The ride was silent except for the sniffles, sighs, and deafening tension. I stared ahead and tried to feel nothing.
“Oh, I was worried about you!” The teacher greeted us and took our enveloped money with a smile.
“Oh, we are just running a little behind this morning,” I replied sweetly and put my hand on my son’s shoulder, using the sliminess of that lie to smooth out the creases in his cotton blend.
It was at that moment that I forced him to turn and smile for my camera. For my Facebook post. To create a memory…
That’s exactly what I was trying to do. Create a lovely memory that would replace the broken, real one. Subconsciously collecting evidence to somehow prove that I’m the kind of mom who has it together… and who has perfect, always-smiling kids.
To the unknowing feed-scrollers, that picture told the story I created. The one I thought I wanted.
Now it’s later and I’m staring at that photo while trying to choke down regret. Oh, to go back in time…
The Fifth Stage of Parental Failure is almost always slow to arrive:
5. Surrender. Repentance. Humility. Learning.
How much more would my kids know of God’s provision if I would rely on the help of His Spirit? How much more would they know about God if I would quit trying to cover up His story?
I have a habit of relying on myself. I’m determined to cling to a tale in which I’m the hero. We can force a smile, wipe away tears, and smooth out wrinkles, but we all know that story is a real tragedy. It’s illustrated with two-dimensional photos framed with pride. Pictures that bring a lump in my throat and remind me of what happens when I insist on being the author of my story- and my kids’ stories.
In God’s story, He’s the hero. He’s writing a narrative that’s scripted to glorify Himself and bring us the very best of endings.

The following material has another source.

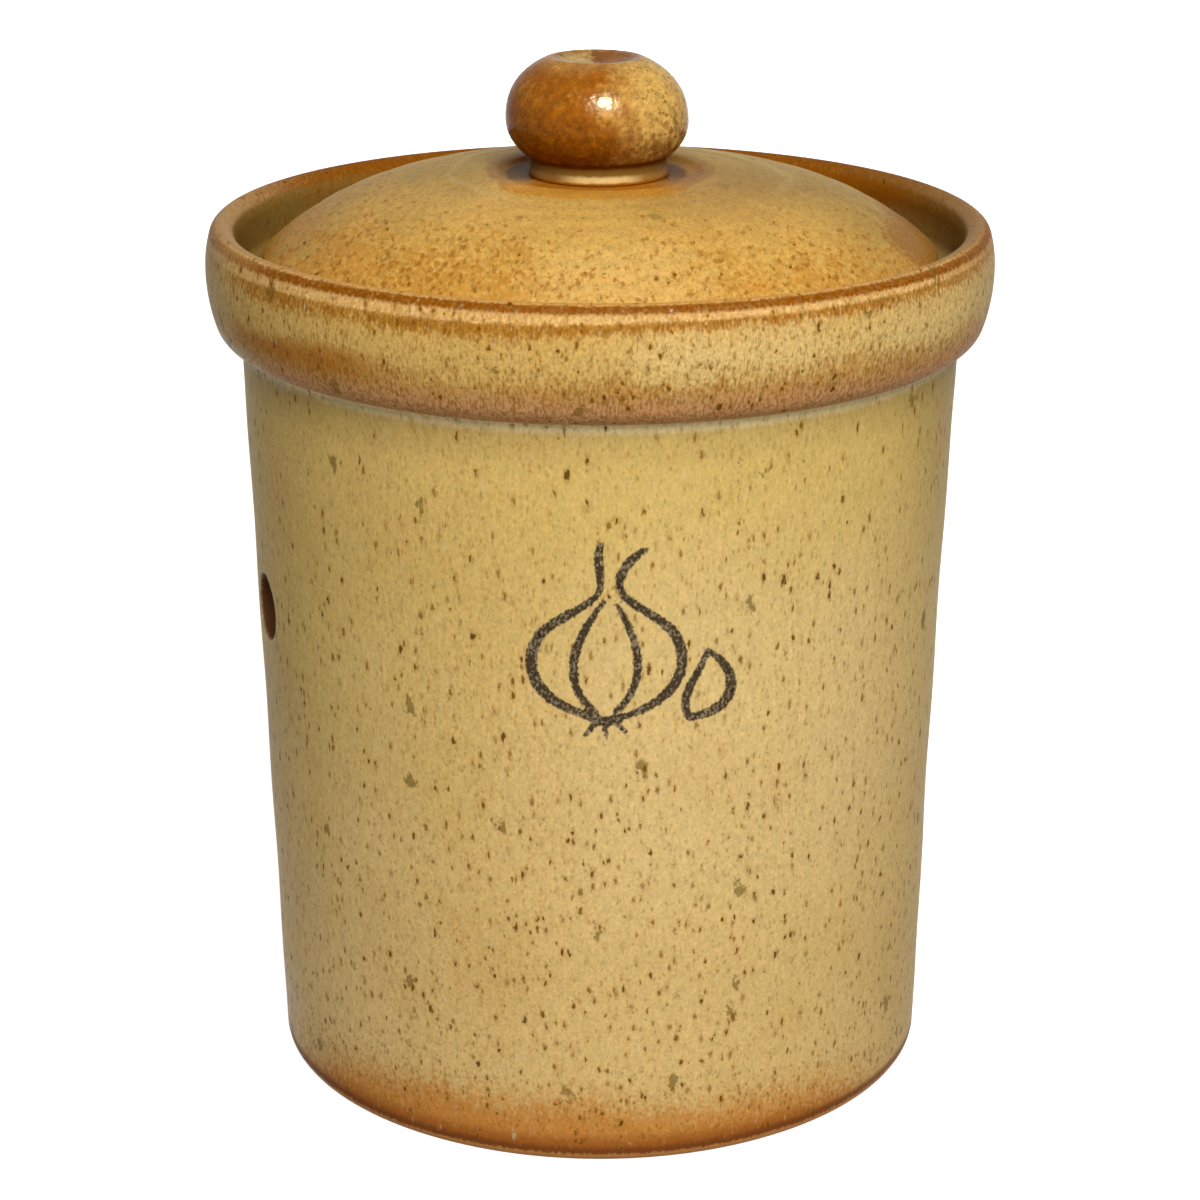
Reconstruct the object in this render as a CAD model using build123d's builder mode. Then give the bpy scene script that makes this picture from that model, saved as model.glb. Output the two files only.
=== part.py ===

His story is illustrated with brokenness, honesty, and humble repentance. It’s not the kind that photographs well – or shows up on many news-feeds, but it’s the only one He calls us to join in and share.
What if the story on that Monday morning was about a mom who told the truth even when it wasn’t flattering, offered guidance and grace in the midst of stress, and accepted help from others as God’s provision for His weak and needy people?
Wouldn’t that have been a great memory for my kids? Wouldn’t that have been an adventure on which they could build their own lives?
Since that day, I’ve learned much. I’ve learned that the best pictures are ones that tell true stories. I’ve also learned that my kids are better off when their memories are of times when God was the main character… not their mother.
I’m better at resisting the slippery stages of parental failure and receiving His guidance and grace – one forgotten field-trip at a time.
The fifth stage opens the door for the sixth and final stage…
6. Hope – God is able to redeem the worst of days and restore the weakest of people. His grace is new each morning and He never stops whispering His Redemptive Story into our weary, mother hearts.
Here’s a more current pic of us -on a happier day. Notice my not-showered coif and undone face. Also notice our genuine smiles. To God be the glory!
Who’s the main character of your story?
*Robert’s mom is a fictional character. I made that name up. But the idea of her torments me on bad days. Imagine Mother Teresa’s personality and work ethic with Carol Brady’s hair and Emily Gilmore’s resources. Don’t know Emily Gilmore? You are a failure. There is no hope for you.
**Momster Rapping is not real… yet. I’m going to make it famous. Wait for it… In the meantime, if you are a mom who struggles with anger at times, looks awesome in baggy sweatpants, and can throw down a sick beat, please send me your info.